Can a spouse hide business assets during a divorce in NZ?
Yes, unfortunately, some spouses may attempt to hide business assets or manipulate financial records to devalue the business during a divorce in New Zealand. Common tactics include inflating expenses, delaying income, under-reporting revenue, or moving funds. Engaging a forensic accountant is crucial to identify and uncover such hidden assets or financial misconduct.
What are the common methods for valuing a small business during separation?
For small businesses during separation, common valuation methods include the asset-based approach (for asset-heavy businesses), the capitalisation of earnings method (for profit-generating service or retail businesses), and sometimes a market-based approach if comparable sales data is available. The specific method chosen depends on the business’s nature, industry, and asset structure, often combined for a comprehensive assessment.
Who pays for a business valuation in a New Zealand divorce?

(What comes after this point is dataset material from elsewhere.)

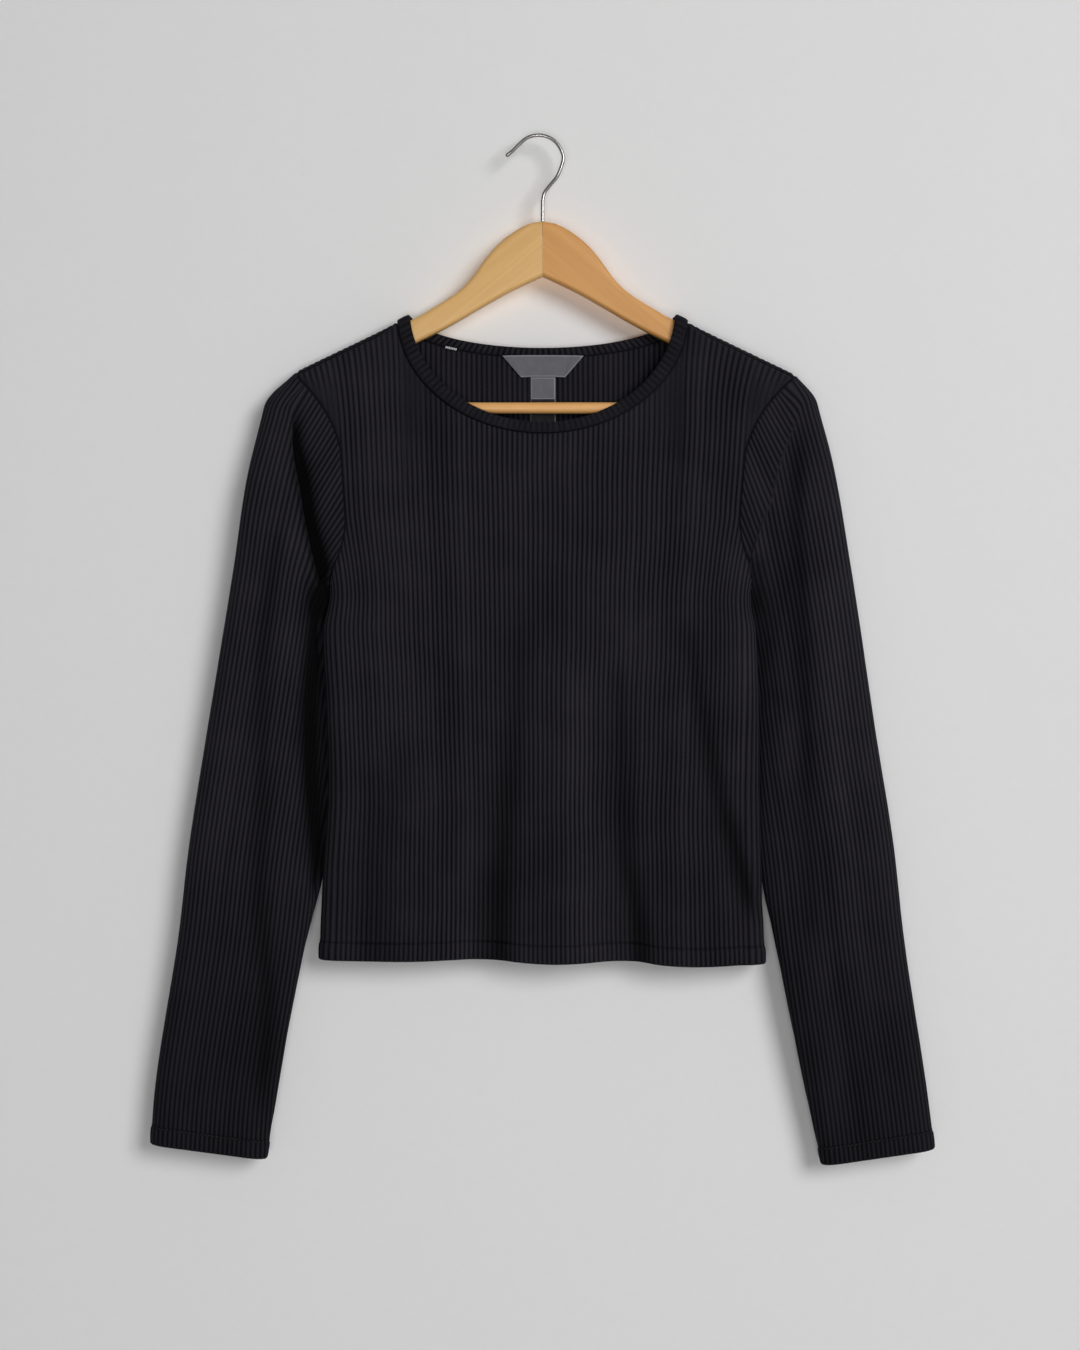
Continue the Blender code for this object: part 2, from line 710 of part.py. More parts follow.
def smooth_line(points, steps):
    """Catmull-Rom points through a few chosen ones."""
    points = [np.array(point) for point in points]
    ends = [2 * points[0] - points[1], *points, 2 * points[-1] - points[-2]]
    line = []
    for a, b, c, d in zip(ends, ends[1:], ends[2:], ends[3:]):
        for k in range(steps):
            t = k / steps
            line.append(
                b + t * (c - a) / 2 + t**2 * (a - 2.5 * b + 2 * c - d / 2) + t**3 * (1.5 * (b - c) + (d - a) / 2)
            )
    return line + [points[-1]]


def make_arm(name, side):
    """One flat arm with rounded edges; its meeting face is square, with half of the hook's hole in it."""
    outline = [(SEAM_GAP / 2, ARM_TOP[0][1])] + list(ARM_TOP[1:]) + list(ARM_END) + list(ARM_UNDER[:-1])
    outline.append((SEAM_GAP / 2, ARM_UNDER[-1][1]))
    form = bmesh.new()
    corners = [
        form.verts.new((MM * (CENTRE_X + side * d), -MM * ARM_THICK / 2, MM * z)) for d, z in outline
    ]
    front = form.faces.new(corners)
    moved = bmesh.ops.extrude_face_region(form, geom=[front])["geom"]
    for vertex in (item for item in moved if isinstance(item, bmesh.types.BMVert)):
        vertex.co.y += MM * ARM_THICK
    bmesh.ops.recalc_face_normals(form, faces=form.faces)
    joint_x = MM * (CENTRE_X + side * SEAM_GAP)
    rounded = []
    for edge in form.edges:
        level = abs(edge.verts[0].co.y - edge.verts[1].co.y) < MM * 0.01
        at_joint = all(abs(v.co.x - joint_x) < MM * SEAM_GAP for v in edge.verts)
        if level and not at_joint:
            rounded.append(edge)
    bmesh.ops.bevel(
        form, geom=rounded, offset=MM * ARM_EDGE, offset_type="OFFSET", segments=2, profile=0.5,
        affect="EDGES", clamp_overlap=True,
    )
    mesh = bpy.data.meshes.new(name)
    form.to_mesh(mesh)
    form.free()
    arm = add_object(name, mesh, "wood")
    hole = arm.modifiers.new("hook hole", "BOOLEAN")
    hole.operation = "DIFFERENCE"
    hole.solver = "EXACT"
    hole.object = hook_hole()
    return arm


def hook_hole():
    """The cutter for the hook's hole on the centre line, shared by both arms."""
    found = bpy.data.objects.get("hook_hole")
    if found:
        return found
    top, bottom = ARM_TOP[0][1] + 6.0, STEM_BOTTOM_Z - SEAM_GAP
    form = bmesh.new()
    bmesh.ops.create_cone(
        form, cap_ends=True, segments=12, radius1=MM * (WIRE_DIAMETER / 2 + SEAM_GAP),
        radius2=MM * (WIRE_DIAMETER / 2 + SEAM_GAP), depth=MM * (top - bottom),
        matrix=Matrix.Translation(Vector((CENTRE_X, 0, (top + bottom) / 2)) * MM),
    )
    mesh = bpy.data.meshes.new("hook_hole")
    form.to_mesh(mesh)
    form.free()
    cutter = bpy.data.objects.new("hook_hole", mesh)
    bpy.context.scene.collection.objects.link(cutter)
    cutter.hide_render = True
    cutter.display_type = "WIRE"
    return cutter


def make_bar():
    form = bmesh.new()
    length = 2 * (BAR_REACH - SEAM_GAP)
    turn = Matrix.Translation(Vector((CENTRE_X, 0, BAR_Z)) * MM) @ Matrix.Rotation(math.pi / 2, 4, "Y")
    bmesh.ops.create_cone(
        form, cap_ends=True, segments=16, radius1=MM * BAR_DIAMETER / 2, radius2=MM * BAR_DIAMETER / 2,
        depth=MM * length, matrix=turn,
    )
    mesh = bpy.data.meshes.new("hanger_bar")
    form.to_mesh(mesh)
    form.free()
    return add_object("hanger_bar", mesh, "wood")


def hook_route():
    """The wire's middle line from its tip over the crown down into the arms."""
    crown_z = WIRE_DIAMETER / 2 - CROWN_RADIUS
    crown = []
    for degrees in range(CROWN_FROM_DEG, CROWN_TO_DEG - 1, -CROWN_STEP_DEG):
        angle = math.radians(degrees)
        crown.append((CROWN_X + CROWN_RADIUS * math.cos(angle), crown_z + CROWN_RADIUS * math.sin(angle)))
    bend = smooth_line(list(HOOK_TIP) + crown + list(HOOK_NECK), 2)
    return bend + [np.array((CENTRE_X, STEM_BOTTOM_Z))]


def make_hook():
    curve = bpy.data.curves.new("hanger_hook", "CURVE")
    curve.dimensions = "3D"
    curve.bevel_depth = MM * WIRE_DIAMETER / 2
    curve.bevel_resolution = 2
    curve.use_fill_caps = True
    route = hook_route()
    spline = curve.splines.new("POLY")
    spline.points.add(len(route) - 1)
    for point, (x, z) in zip(spline.points, route):
        point.co = (MM * x, 0, MM * z, 1)
    return add_object("hanger_hook", curve, "steel")


def main():
    clear_scene()
    front = panel_wall("front_panel", -1)
    back = panel_wall("back_panel", 1)
    front.build("knit")
    back.build("knit")
    sleeve_wall("sleeve_left", -1, front, back).build("knit")
    sleeve_wall("sleeve_right", 1, front, back).build("knit")
    make_neckband()
    for name in LABELS:
        make_label(name)
    make_arm("hanger_arm_left", -1)
    make_arm("hanger_arm_right", 1)
    make_bar()
    make_hook()


main()
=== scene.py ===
"""A ribbed, long-sleeved crop top on its wooden hanger: the finished look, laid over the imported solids.

Sizes are in millimetres and become metres where a mesh is made. -Y is the front, +Z is up and the
origin is under the crown of the hook. The named sizes are those of the solids, so each piece of cloth
lies where its solid is, apart from the inner edges of the sleeves, which are tucked further behind the
body. What is added here is the round of the ribs, the seams, stitches and creases, and the finishes.
"""

import math

import bmesh
import bpy
import numpy as np
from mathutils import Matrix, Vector


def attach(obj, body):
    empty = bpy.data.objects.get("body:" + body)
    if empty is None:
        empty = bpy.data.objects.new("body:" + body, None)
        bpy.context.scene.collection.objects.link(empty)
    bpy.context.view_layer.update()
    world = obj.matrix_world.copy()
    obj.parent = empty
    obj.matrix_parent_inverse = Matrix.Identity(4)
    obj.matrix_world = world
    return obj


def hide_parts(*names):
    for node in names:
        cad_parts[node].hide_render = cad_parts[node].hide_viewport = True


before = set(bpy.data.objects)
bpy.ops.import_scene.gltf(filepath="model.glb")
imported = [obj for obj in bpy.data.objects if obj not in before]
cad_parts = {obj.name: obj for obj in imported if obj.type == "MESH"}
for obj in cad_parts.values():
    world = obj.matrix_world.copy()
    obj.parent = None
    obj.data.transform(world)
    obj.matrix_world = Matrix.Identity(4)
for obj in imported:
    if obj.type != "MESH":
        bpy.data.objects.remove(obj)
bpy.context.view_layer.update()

MM = 0.001
ROOT = "root"
SEAM_GAP = 0.3

# ---------------------------------------------------------------- sizes of the solids

CENTRE_X = 2.0
ARM_THICK, ARM_EDGE = 11.0, 3.6
ARM_GAP = 0.1  # from the centre line to an arm's square end
BAR_DIAMETER = 9.0
BAR_Z = -216.8
BAR_REACH = 184.0
WIRE_DIAMETER = 3.0
STEM_BOTTOM_Z = -80.0

# The outline of an arm, x from the centre line and z: over its top, round its tip and back underneath
ARM_TOP = (
    (0.0, -67.8), (12.0, -70.2), (26.4, -78.6), (37.4, -88.0), (46.6, -99.0), (56.0, -112.2),
    (65.2, -122.0), (74.4, -128.8), (88.0, -137.2), (103.6, -146.0), (150.0, -167.6), (197.5, -191.1),
)
ARM_TIP = (
    (207.5, -199.8), (212.5, -206.5), (214.0, -214.0), (211.0, -223.0),
    (203.0, -229.5), (192.0, -230.0), (184.0, -224.0), (182.0, -207.0),
)
ARM_UNDER = ((166.0, -196.4), (101.9, -165.4), (72.5, -150.6), (50.0, -137.6), (26.4, -124.4), (0.0, -111.8))
GRAIN_FROM, GRAIN_TO = 4, 9  # the grain of an arm runs along these two points of its top

CROWN_X = -1.2
CROWN_RADIUS = 19.7
CROWN_FROM_DEG, CROWN_TO_DEG, CROWN_STEP_DEG = 140, 0, 20
HOOK_TIP = ((-27.4, -15.6), (-22.0, -11.2))
HOOK_SWELL, HOOK_SWELL_AT, HOOK_SWELL_REACH, HOOK_END = 0.28, 1.6, 2.4, 1.5
HOOK_NECK = ((14.2, -30.6), (8.2, -38.4), (3.6, -44.6), (2.0, -51.0))

WALL = 1.25
RIB_HEIGHT = 0.65
TURN_UP = 0.8

RIBS = 96
RIBS_BETWEEN_ARMHOLES = 80
INNER = RIBS_BETWEEN_ARMHOLES / RIBS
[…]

Typically, the costs associated with a business valuation in a New Zealand divorce are shared equally between the separating spouses. This is often seen as a necessary expense for both parties to determine the true value of relationship property. However, the court can order one party to pay a larger share, especially if one spouse has been uncooperative or has attempted to obstruct the valuation process.
What happens if my partner tries to devalue our business during separation?
If your partner attempts to devalue your business during separation in New Zealand, it’s critical to act swiftly. Gather all available financial documents and immediately engage a specialist family law solicitor and a forensic accountant. They can investigate irregularities, expose hidden financial activities, and provide expert evidence to the court. The court has powers to compel disclosure of information and can make orders to ensure a fair valuation, potentially imputing a higher value to the business based on historical data.